Lead angle and holding
Lead angle drives both ratio and back-driving behaviour. A small lead angle supports holding when paired with a bronze wheel and the right oil film. A larger lead angle raises efficiency and lowers the chance of holding when stopped. If holding is mandatory, pick geometry that meets the test on a rig, or add a brake to make the stop repeatable.
Tooth contact and wear
Because contact is sliding along the flanks, wear patterns tell a story. A healthy mesh leaves a wide, even polish on the bronze. A stripe near one edge points to misalignment or shaft deflection. Correcting the root cause early saves wheels and keeps noise low.
Spec Sheet Reading Guide
What to scan first
Ratio and starts. Confirm the wheel tooth count and the worm’s starts match your math. A mismatch here cascades through the build.
Output torque at duty. Look for the value at the service factor you picked, not just the headline number at light duty.
Thermal rating. This number caps continuous power. If your heat load is higher, you must move up a frame or add cooling.
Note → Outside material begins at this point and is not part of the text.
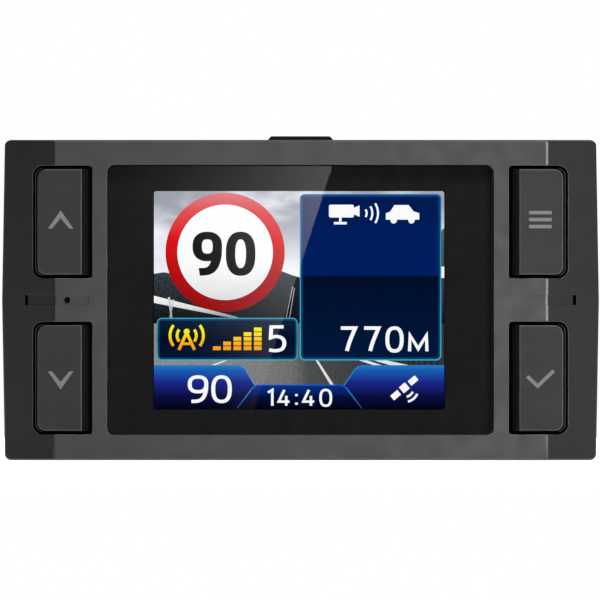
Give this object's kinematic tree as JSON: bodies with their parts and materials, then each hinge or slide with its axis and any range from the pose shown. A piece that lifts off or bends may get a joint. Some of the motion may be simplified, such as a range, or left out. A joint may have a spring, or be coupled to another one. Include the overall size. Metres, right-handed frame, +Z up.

Mounting position. Most cases are rated for multiple positions, each with a specific oil level and vent plug location.
Oil type. Note grade and chemistry. If the builder lists a compounded mineral oil for boundary film strength, do not swap to a thin general gear oil without a test.
Backlash. Check the window and pick a midpoint unless your motion plan requires a tighter value.
Common Myths And Realities
“Every worm set holds position.”
Not true. Holding depends on lead, finish, load direction, and the oil’s friction. Treat it as a design choice, not a default trait.
“Efficiency is always low.”
Sliding does cost energy, yet a well-matched set with a multi-start worm, polished teeth, and the right oil can post solid numbers. Duty and geometry decide the outcome.
“Worm gearboxes are only for light work.”
Plenty of units live on conveyors, mixers, and compact lifts day after day. The trick is honest duty data, thermal checks, and steady oil care.